Did you belong to any school clubs when you were young? If so, you likely missed out on one available to kids in California.

Tehachapi’s Golden Hills Elementary has permitted a hot new league to launch following normal school hours, and the devil’s in the details. According to Bakersfield Now, the first-through-fifth-grade academy will introduce an After School Satan Club.

The endeavor comes courtesy of the Satanic Temple and the Reason Alliance, which — per its website — “promotes religious pluralism, fights for reproductive rights, protects children from abuse at school, and defends the unfairly and unjustly marginalized.”

As for the Temple, it claims not to advocate “for religion in schools.” Yet, from TheSatanicTemple.com:

The After School Satan Clubs meet at select public schools where Good News Clubs and other religious clubs meet. … Trained educators provide activities and learning opportunities, which students are free to engage in, or they may opt to explore other interests that may be aided by available resources. The environment is open and parents/guardians are welcome to participate.

A Good News Club does indeed run weekly at Golden Hills. So it appears the Temple is fighting fire with (hell)fire.

But don’t get the group wrong — they’re not religious.

Proselytization is not our goal, and we’re not interested in converting children to Satanism. After School Satan Clubs will focus on free inquiry and rationalism, the scientific basis for which we know what we know about the world around us.

And who is Satan, anyway? The Temple tells us:

Satan, to us, is not a supernatural being. Instead, Satan is a literary figure that represents a metaphorical construct of rejecting tyranny over the human mind and spirit.

Even so, not everyone is applauding the academic offering.

Sheila Knight, whose fifth-grade grandchild attends Golden Hills, vented to the New York Post:

“I think it’s disgusting… [I] can’t imagine why anyone would want their child to attend this Satanic group.”

And grandmother-to-a-first-grader Brenda Maher is far from a fan:

“Tehachapi said yes, and I think they made a mistake. I know my grandson will not be a part of this club.”

Meanwhile, club head Paul Hicks — per the Post, “a critical-thinking professor” — is ready to better little boys and girls:

“[I]’m not teaching these kids that they need to hail Satan or identify as Satanists. What we’re doing is we’re [teaching] critical thinking, we’re teaching science, we’re teaching empathy and benevolence.”

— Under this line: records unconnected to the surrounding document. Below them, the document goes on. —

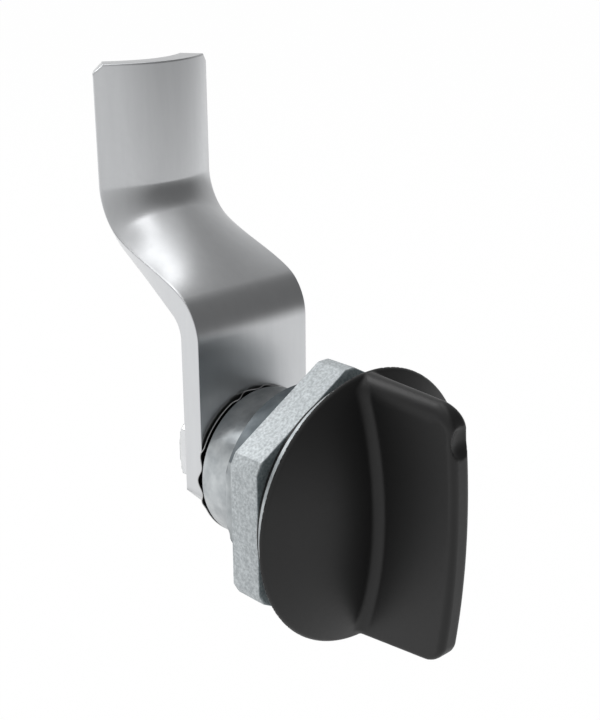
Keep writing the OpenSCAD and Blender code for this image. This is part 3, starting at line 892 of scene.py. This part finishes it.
CARRIED = {
    "flange_gasket": RUBBER, "front_bush": ACETAL, "rear_bush": ACETAL, "spindle": PLATED,
    "spindle_o_ring": RUBBER, "thrust_washer": PLATED, "snap_ring": PLATED,
    "stop_disc": BLACK_STEEL, "spring_washer": PLATED,
}
for node, material in CARRIED.items():
    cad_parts[node].data.materials.clear()
    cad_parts[node].data.materials.append(material)


# Camera: fitted to the photograph's edges

CAMERA_AT = (-94.658, -91.620, 63.446)
CAMERA_YAW = math.radians(-43.366)
CAMERA_PITCH = math.radians(19.647)
CAMERA_ROLL = math.radians(-0.419)
FOCAL_PX = 1322.566
TALL_PX = 720
SENSOR_MM = 36.0


def placed(place, *axes):
    """Matrix that puts an object at a place in metres with its own axes along the given ones."""
    turn = Matrix([[*v, 0] for v in np.stack(axes, 1)] + [[0, 0, 0, 1]])
    return Matrix.Translation(place) @ turn


def make_camera():
    """Pinhole camera at a fitted place; its axes come from yaw, pitch and roll."""
    level = math.cos(CAMERA_PITCH)
    ahead = np.array([
        -math.sin(CAMERA_YAW) * level, math.cos(CAMERA_YAW) * level, -math.sin(CAMERA_PITCH),
    ])
    right = np.array([math.cos(CAMERA_YAW), math.sin(CAMERA_YAW), 0.0])
    up = np.cross(right, ahead)
    c, s = math.cos(CAMERA_ROLL), math.sin(CAMERA_ROLL)
    right, up = c * right + s * up, c * up - s * right
    data = bpy.data.cameras.new("camera")
    data.sensor_width = SENSOR_MM
    data.lens = FOCAL_PX / TALL_PX * SENSOR_MM
    data.clip_start, data.clip_end = 0.005, 20.0
    camera = bpy.data.objects.new("camera", data)
    bpy.context.scene.collection.objects.link(camera)
    camera.matrix_world = placed(np.array(CAMERA_AT) * MM, right, up, -ahead)
    bpy.context.scene.camera = camera


make_camera()


# Studio: white floor and background, a darker band of wall, soft light from above

# How bright the studio is in reflections, as (place, level). The sky is dark round DARK_WALL,
# where the place is the cosine of the angle from it. Behind on the left it follows BACK_BANDS
# and overhead it gains OVERHEAD, by the height of the direction. The floor changes with the
# metres towards the front right.
DARK_WALL = (0.59, -0.70, 0.40)
TO_FRONT_RIGHT = (0.616, -0.788, 0.0)
WALL_LEVELS = (
    (-1.0, 0.75), (0.0, 0.75), (0.34, 0.63), (0.57, 0.5), (0.707, 0.36), (0.83, 0.21),
    (0.9, 0.185), (1.0, 0.185),
)
BACK_BANDS = (
    (-1.0, 1.0), (0.0, 1.05), (0.05, 1.1), (0.14, 1.1), (0.27, 0.2), (0.5, 0.14),
    (0.62, 0.26), (0.78, 0.36), (1.0, 0.5),
)
OVERHEAD = ((-1.0, 0.0), (0.88, 0.0), (0.95, 0.1), (0.98, 0.22), (1.0, 0.35))
# Close to the latch the floor's level dips: a painted shadow of the latch in what reflections see
FLOOR_LEVELS = (
    (-0.3, 1.15), (-0.14, 1.12), (-0.07, 0.95), (0.05, 0.8), (0.13, 0.86), (0.2, 1.25),
    (0.3, 1.02), (0.45, 0.8), (0.6, 0.68), (0.8, 0.6), (1.3, 0.48), (2.0, 0.36), (3.0, 0.25),
)

# In metres: half the floor's width and its height. The share of its own light in what is seen
# of it, its diffuse shade, and the level of the soft light on everything
FLOOR_HALF = 6.0
FLOOR_Z = -0.075
FLOOR_GLOW = 0.985
FLOOR_WHITE = (0.9, 0.9, 0.9, 1)
SOFT_LIGHT = 0.62

# The side of a lamp lies across this direction, which is never quite the lamp's own
LAMP_UP = (0, 1, 0.001)


def make_floor():
    """A wide white floor under the latch.

    The camera sees it as the white background with the latch's faint shadow."""
    w, z = FLOOR_HALF, FLOOR_Z
    mesh = bpy.data.meshes.new("studio_floor")
    mesh.from_pydata([(-w, -w, z), (w, -w, z), (w, w, z), (-w, w, z)], [], [(0, 1, 2, 3)])
    floor = bpy.data.objects.new("studio_floor", mesh)
    bpy.context.scene.collection.objects.link(floor)
    material = bpy.data.materials.new("studio_white")
    material.use_nodes = True
    nodes, link = material.node_tree.nodes, material.node_tree.links.new
    nodes.remove(nodes["Principled BSDF"])
    diffuse, glow = nodes.new("ShaderNodeBsdfDiffuse"), nodes.new("ShaderNodeEmission")
    mix = nodes.new("ShaderNodeMixShader")
    diffuse.inputs["Color"].default_value = FLOOR_WHITE
    path, place = nodes.new("ShaderNodeLightPath"), nodes.new("ShaderNodeTexCoord")
    distance = towards(nodes, link, place.outputs["Object"], TO_FRONT_RIGHT)
    level = level_curve(nodes, link, distance, FLOOR_LEVELS)
    glossy = path.outputs["Is Glossy Ray"]
    change = math_node(nodes, link, "SUBTRACT", level, 1.0)
    change = math_node(nodes, link, "MULTIPLY", glossy, change)
    link(math_node(nodes, link, "ADD", change, 1.0), glow.inputs["Strength"])
    seen = math_node(nodes, link, "MAXIMUM", path.outputs["Is Camera Ray"], glossy)
    seen = math_node(nodes, link, "MAXIMUM", seen, path.outputs["Is Transmission Ray"])
    link(math_node(nodes, link, "MULTIPLY", seen, FLOOR_GLOW), mix.inputs["Fac"])
    link(diffuse.outputs[0], mix.inputs[1])
    link(glow.outputs[0], mix.inputs[2])
    link(mix.outputs[0], nodes["Material Output"].inputs["Surface"])
    mesh.materials.append(material)


def make_world():
    """Soft even light; camera rays see white, and reflections see the studio's bands."""
    world = bpy.data.worlds.new("studio")
    bpy.context.scene.world = world
    world.use_nodes = True
    nodes, link = world.node_tree.nodes, world.node_tree.links.new
    nodes.clear()
    out, path = nodes.new("ShaderNodeOutputWorld"), nodes.new("ShaderNodeLightPath")
    place, split = nodes.new("ShaderNodeTexCoord"), nodes.new("ShaderNodeSeparateXYZ")
    direction = place.outputs["Generated"]
    link(direction, split.inputs[0])
    height = split.outputs["Z"]
    back = math_node(nodes, link, "MINIMUM", towards(nodes, link, direction, TO_FRONT_RIGHT), 0.0)
    back = math_node(nodes, link, "MULTIPLY", back, back)
    wall = level_curve(nodes, link, towards(nodes, link, direction, DARK_WALL), WALL_LEVELS)
    change = math_node(nodes, link, "SUBTRACT", level_curve(nodes, link, height, BACK_BANDS), wall)
    level = math_node(nodes, link, "MULTIPLY_ADD", back, change, wall)
    level = math_node(nodes, link, "ADD", level, level_curve(nodes, link, height, OVERHEAD))
    bands, soft, white = (nodes.new("ShaderNodeBackground") for _ in range(3))
    for background in (bands, soft, white):
        background.inputs["Color"].default_value = (1, 1, 1, 1)
    link(level, bands.inputs["Strength"])
    soft.inputs["Strength"].default_value = SOFT_LIGHT
    white.inputs["Strength"].default_value = 1.0
    to_bands, to_white = nodes.new("ShaderNodeMixShader"), nodes.new("ShaderNodeMixShader")
    mirrored = path.outputs["Is Glossy Ray"], path.outputs["Is Transmission Ray"]
    link(math_node(nodes, link, "MAXIMUM", *mirrored), to_bands.inputs["Fac"])
    link(soft.outputs[0], to_bands.inputs[1])
    link(bands.outputs[0], to_bands.inputs[2])
    link(path.outputs["Is Camera Ray"], to_white.inputs["Fac"])
    link(to_bands.outputs[0], to_white.inputs[1])
    link(white.outputs[0], to_white.inputs[2])
    link(to_white.outputs[0], out.inputs["Surface"])


def softbox(name, place, aim, size, power):
    """An area light of a width and a depth at a place, turned to a point, all in metres."""
    data = bpy.data.lights.new(name, "AREA")
    data.shape = "RECTANGLE"
    data.size, data.size_y = size
    data.energy = power
    lamp = bpy.data.objects.new(name, data)
    bpy.context.scene.collection.objects.link(lamp)
    away = np.array(place, float) - np.array(aim, float)
    away /= np.linalg.norm(away)
    side = np.cross(LAMP_UP, away)
    side /= np.linalg.norm(side)
    lamp.matrix_world = placed(place, side, np.cross(away, side), away)


make_floor()
make_world()
softbox("key_above", (0.12, 0.165, 0.605), (0, 0.025, 0.03), (0.38, 0.21), 0.46)
softbox("top_left", (-0.07, -0.05, 0.6), (0, 0.025, 0.03), (0.14, 0.12), 0.12)
softbox("rim_behind", (-0.16, 0.56, 0.52), (0, 0, 0.01), (0.42, 0.42), 2.6)

bpy.context.scene.view_settings.view_transform = "Standard"
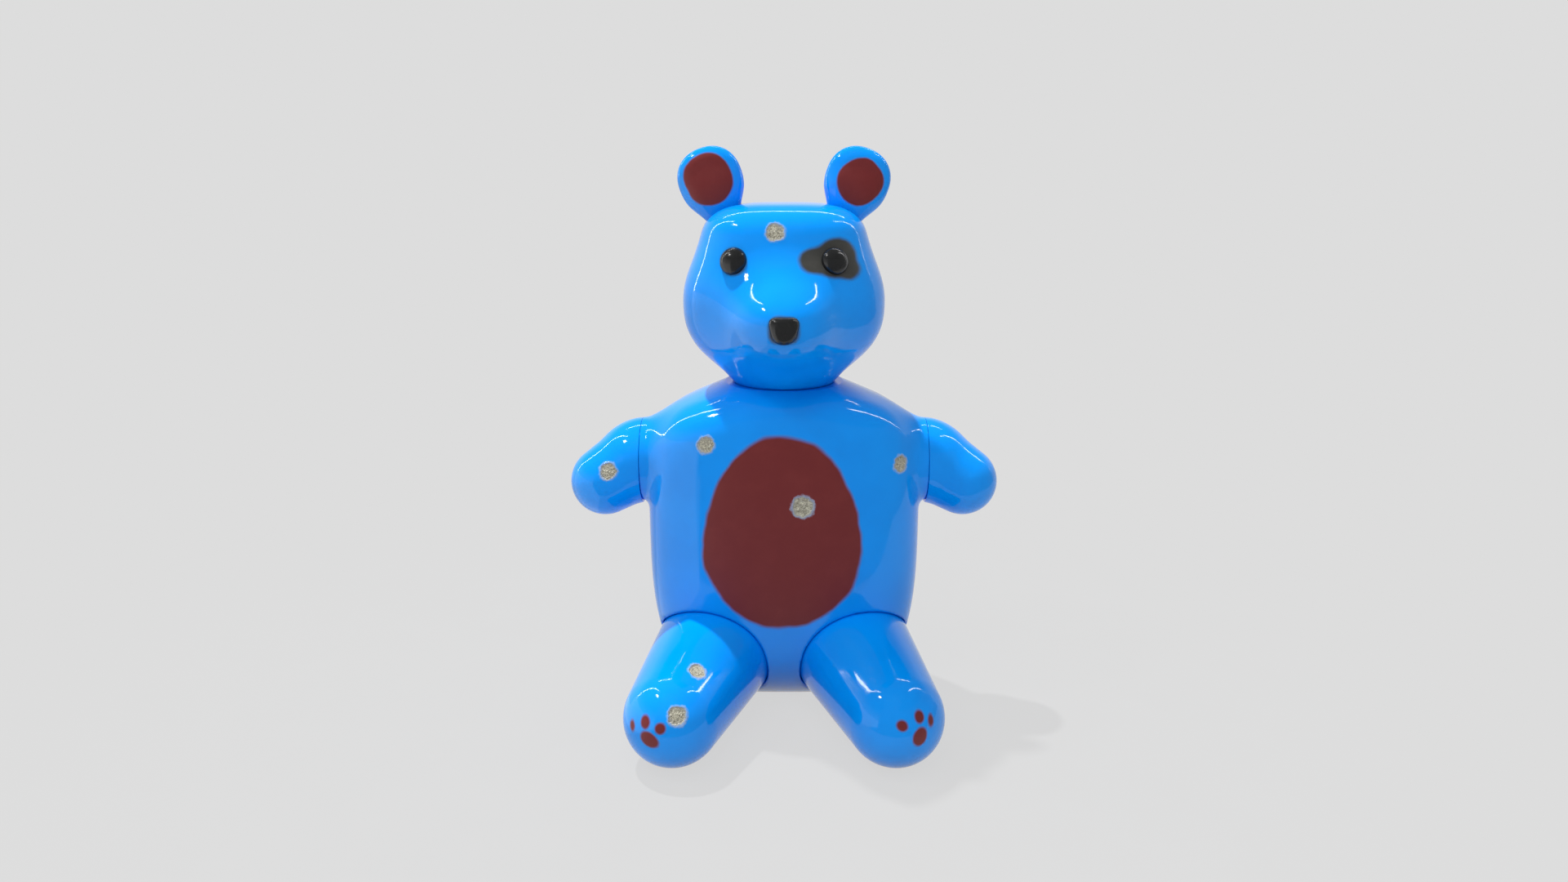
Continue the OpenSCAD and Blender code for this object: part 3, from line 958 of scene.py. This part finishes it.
# %% Masks of the painted patches
def belly_paint(net, spot, x, y, z):
    narrowing = 1.03 - 0.16 * net.fade(z, 42, 104)
    egg = oval(net, x / narrowing, z, (-0.7, 71.6), (28.4, 34.6), square=2.12)
    mask = sprayed(net, egg, cloud(net, spot, 14), 3.0, 1.8)
    return mask * net.fade(y, -6, -9)


def eye_paint(net, spot, x, y, z):
    around = oval(net, x, z, (17.2, 165.0), (6.9, 6.4))
    tail = oval(net, x, z, (10.5, 164.5), (5.7, 4.1), tilt=0.05)
    corner = oval(net, x, z, (20.6, 162.0), (5.0, 3.6), tilt=-0.5)
    blot = join_softly(net, join_softly(net, around, tail, 2.5), corner, 1.6)
    for middle in ((16.6, 164), (-16.6, 164)):
        blot = blot.smaller(oval(net, x, z, middle, (4.2, 4.2)))
    blot = blot.smaller(oval(net, x, z, (0, 144.3), (4.9, 4.3), square=3))
    return sprayed(net, blot, cloud(net, spot, 5), 0.8, 1.7) * net.fade(y, -6, -9)


def ear_paint(net, spot, x, y, z, side):
    if side > 0:
        dish = oval(net, x, z, (26.0, 188.9), (7.9, 7.6), tilt=0.7, square=2.3)
    else:
        dish = oval(net, x, z, (-25.8, 189.7), (8.2, 8.7), tilt=0.5, square=2.3)
    return sprayed(net, dish, cloud(net, spot, 7), 1.0, 0.9) * net.fade(y, 3.4, 2.8)


paws = {
    "left": {"across": (0.917, 0.399), "marks": [
        ((43.6, -69.2, 17.8), (2.6, 3.2), -0.35), ((37.7, -69.6, 22.0), (1.75, 1.75), 0),
        ((43.3, -67.4, 24.0), (1.75, 1.95), 0), ((47.3, -66.0, 21.9), (1.25, 1.95), 0)]},
    "right": {"across": (0.917, -0.399), "marks": [
        ((-43.2, -69.4, 16.9), (3.5, 2.6), -0.45), ((-49.0, -65.0, 19.6), (1.2, 1.9), 0),
        ((-44.4, -67.5, 22.3), (1.75, 2.2), 0), ((-39.4, -69.6, 21.0), (1.8, 1.85), 0)]},
}


def paw_paint(net, spot, x, y, z, side):
    paw = paws["left" if side > 0 else "right"]
    cos, sin = paw["across"]
    along = x * cos + y * sin
    print_edge = None
    for (px, py, pz), half, tilt in paw["marks"]:
        mark = oval(net, along, z, (px * cos + py * sin, pz), half, tilt)
        print_edge = mark if print_edge is None else print_edge.smaller(mark)
    return sprayed(net, print_edge, cloud(net, spot, 3), 0.4, 1.1) * net.fade(y, -50, -54)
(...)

And online LGBT advocate Christine Hawes finds the clubs fantastic:

After School Satan Clubs are important. They are an essential chip against a stranglehold that fundamentalism has on our schools today, the same extremism that is now seeping into curriculum questions and crusades to ban school library books.

“As a lesbian who at age five didn’t yet have words for what I was,” Christine complains, “my fundamentalist Christian upbringing triggered even deeper, more intimate questions about my eternal fate.”

These days, she wouldn’t have to worry so much. The Christian church — and, some might say, the devil — have transformed:

Devil’s Advocate: Indiana Elementary School Teacher Owned a Satanic Temple

Christian Church Publishes a Prayer Promoting ‘Grateful’ Assisted Suicide

Church Pastor Claims Jesus ‘Transgenders Himself’ in the Bible

Christian Church Leads Prayer to the ‘God of Pronouns,’ the ‘Great They/Them’ Who Breastfeeds

(Courtesy of Huffpost) Is Trump the Modern Day Devil?

Back to the After School Satan Club, it’s not the first time the foray has found its way to RedState. From front-pager Mike Miller in January:

As reported by local NBC affiliate KWQC, the After School Satan Club is scheduled to have its first meeting Tuesday (at Jane Addams Elementary in Moline, Illinois). No word if students will be required to provide their own eye of newt, toe of frog, and stuff.

California’s Tehachapi Unified School District insists it has no choice but to allow the Satanic club at Golden Hills — discrimination on grounds of philosophy is against the law.

Presumably, the law to which the district refers is at least a few decades old. Would public schools have embraced such a club in, say, the 1980s? Probably not. The law may not have changed, but society most certainly has.